Set problem: Extract the first line through the line containing "# closed holes" from the listing below, exactly as written.
####
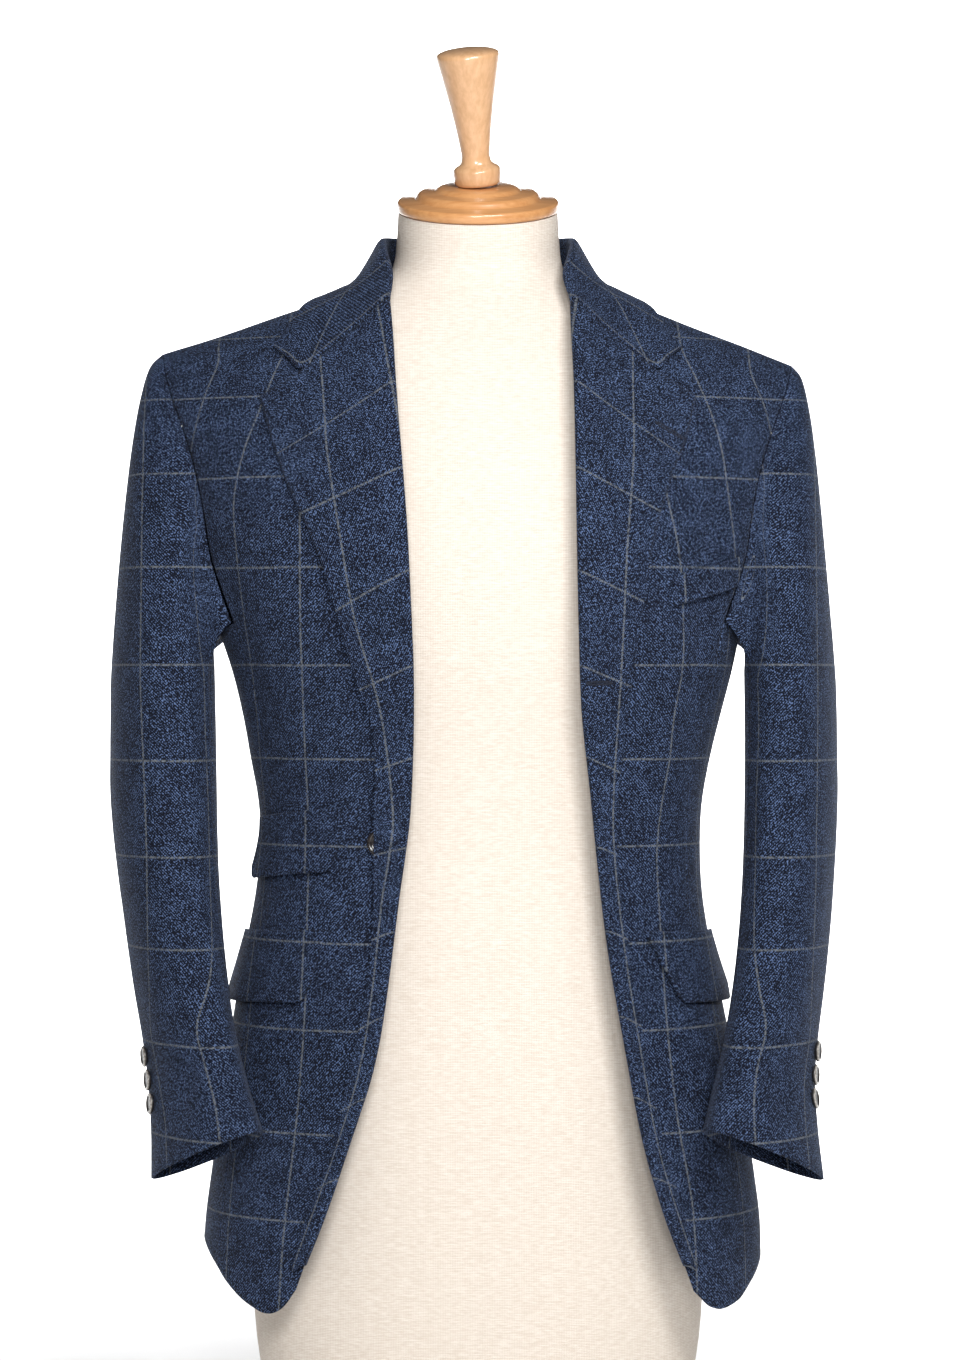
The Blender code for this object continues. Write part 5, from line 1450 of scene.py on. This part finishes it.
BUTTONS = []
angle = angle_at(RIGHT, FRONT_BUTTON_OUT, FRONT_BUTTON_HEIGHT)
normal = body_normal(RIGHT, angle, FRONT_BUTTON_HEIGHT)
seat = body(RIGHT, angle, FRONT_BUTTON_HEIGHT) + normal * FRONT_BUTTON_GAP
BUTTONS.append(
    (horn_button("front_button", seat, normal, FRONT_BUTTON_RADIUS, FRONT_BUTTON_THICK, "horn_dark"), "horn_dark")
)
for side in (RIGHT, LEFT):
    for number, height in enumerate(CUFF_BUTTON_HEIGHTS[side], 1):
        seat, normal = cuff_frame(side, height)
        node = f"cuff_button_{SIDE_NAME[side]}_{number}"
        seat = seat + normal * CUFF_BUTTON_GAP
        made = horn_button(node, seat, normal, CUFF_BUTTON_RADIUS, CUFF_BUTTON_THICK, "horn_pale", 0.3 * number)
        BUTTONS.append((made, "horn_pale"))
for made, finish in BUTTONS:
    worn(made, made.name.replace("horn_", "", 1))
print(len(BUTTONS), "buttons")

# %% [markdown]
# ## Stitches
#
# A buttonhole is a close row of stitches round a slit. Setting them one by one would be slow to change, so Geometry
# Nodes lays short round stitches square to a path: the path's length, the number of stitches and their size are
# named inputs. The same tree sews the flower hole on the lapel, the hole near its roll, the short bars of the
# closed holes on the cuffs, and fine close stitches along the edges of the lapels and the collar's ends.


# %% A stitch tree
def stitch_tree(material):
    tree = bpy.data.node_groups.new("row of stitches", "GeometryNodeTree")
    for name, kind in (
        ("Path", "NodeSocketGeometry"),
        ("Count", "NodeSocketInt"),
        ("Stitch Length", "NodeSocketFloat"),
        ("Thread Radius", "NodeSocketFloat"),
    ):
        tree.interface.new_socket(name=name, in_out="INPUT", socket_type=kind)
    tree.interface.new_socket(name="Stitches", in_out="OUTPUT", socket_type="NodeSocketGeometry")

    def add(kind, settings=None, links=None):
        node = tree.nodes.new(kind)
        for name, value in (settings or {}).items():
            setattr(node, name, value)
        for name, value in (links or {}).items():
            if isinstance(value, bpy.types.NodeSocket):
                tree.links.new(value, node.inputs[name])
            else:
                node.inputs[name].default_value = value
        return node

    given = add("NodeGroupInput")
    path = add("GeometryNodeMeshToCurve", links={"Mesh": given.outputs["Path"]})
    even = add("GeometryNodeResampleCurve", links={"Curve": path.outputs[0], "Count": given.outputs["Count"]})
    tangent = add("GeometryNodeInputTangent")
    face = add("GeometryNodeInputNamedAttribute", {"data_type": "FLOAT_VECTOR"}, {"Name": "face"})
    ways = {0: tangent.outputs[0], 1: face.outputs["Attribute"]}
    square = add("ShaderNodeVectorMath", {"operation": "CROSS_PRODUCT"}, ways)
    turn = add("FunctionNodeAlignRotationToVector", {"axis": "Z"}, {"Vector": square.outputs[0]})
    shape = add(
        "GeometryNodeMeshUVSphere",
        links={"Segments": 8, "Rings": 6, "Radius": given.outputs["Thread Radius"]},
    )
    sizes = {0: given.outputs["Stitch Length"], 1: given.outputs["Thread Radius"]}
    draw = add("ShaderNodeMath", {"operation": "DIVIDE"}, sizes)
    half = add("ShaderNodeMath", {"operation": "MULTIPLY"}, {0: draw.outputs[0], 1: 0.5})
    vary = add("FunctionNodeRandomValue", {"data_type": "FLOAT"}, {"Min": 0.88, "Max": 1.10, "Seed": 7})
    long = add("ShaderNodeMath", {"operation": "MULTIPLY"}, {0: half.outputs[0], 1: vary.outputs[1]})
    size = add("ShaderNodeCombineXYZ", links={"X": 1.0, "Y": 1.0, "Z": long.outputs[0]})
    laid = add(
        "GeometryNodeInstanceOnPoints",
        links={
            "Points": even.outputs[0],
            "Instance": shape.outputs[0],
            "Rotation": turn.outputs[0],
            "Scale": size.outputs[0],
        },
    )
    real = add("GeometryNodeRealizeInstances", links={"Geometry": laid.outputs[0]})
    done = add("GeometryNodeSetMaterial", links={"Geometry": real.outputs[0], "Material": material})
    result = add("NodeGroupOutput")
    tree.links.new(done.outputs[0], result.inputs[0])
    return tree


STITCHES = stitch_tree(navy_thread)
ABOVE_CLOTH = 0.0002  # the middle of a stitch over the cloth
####
Finished exercise:
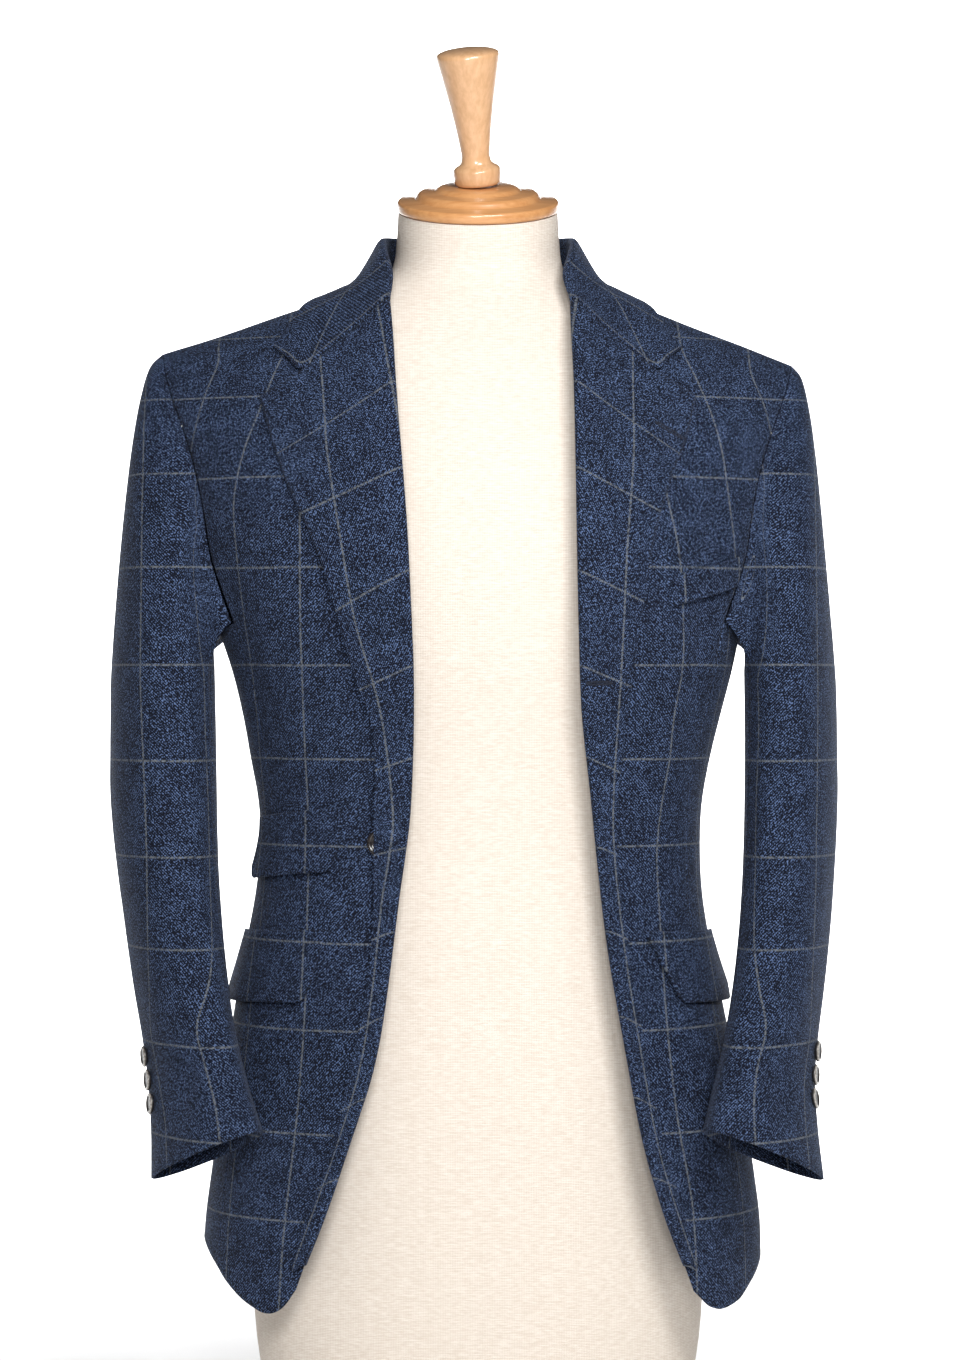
The Blender code for this object continues. Write part 5, from line 1450 of scene.py on. This part finishes it.
BUTTONS = []
angle = angle_at(RIGHT, FRONT_BUTTON_OUT, FRONT_BUTTON_HEIGHT)
normal = body_normal(RIGHT, angle, FRONT_BUTTON_HEIGHT)
seat = body(RIGHT, angle, FRONT_BUTTON_HEIGHT) + normal * FRONT_BUTTON_GAP
BUTTONS.append(
    (horn_button("front_button", seat, normal, FRONT_BUTTON_RADIUS, FRONT_BUTTON_THICK, "horn_dark"), "horn_dark")
)
for side in (RIGHT, LEFT):
    for number, height in enumerate(CUFF_BUTTON_HEIGHTS[side], 1):
        seat, normal = cuff_frame(side, height)
        node = f"cuff_button_{SIDE_NAME[side]}_{number}"
        seat = seat + normal * CUFF_BUTTON_GAP
        made = horn_button(node, seat, normal, CUFF_BUTTON_RADIUS, CUFF_BUTTON_THICK, "horn_pale", 0.3 * number)
        BUTTONS.append((made, "horn_pale"))
for made, finish in BUTTONS:
    worn(made, made.name.replace("horn_", "", 1))
print(len(BUTTONS), "buttons")

# %% [markdown]
# ## Stitches
#
# A buttonhole is a close row of stitches round a slit. Setting them one by one would be slow to change, so Geometry
# Nodes lays short round stitches square to a path: the path's length, the number of stitches and their size are
# named inputs. The same tree sews the flower hole on the lapel, the hole near its roll, the short bars of the
# closed holes on the cuffs, and fine close stitches along the edges of the lapels and the collar's ends.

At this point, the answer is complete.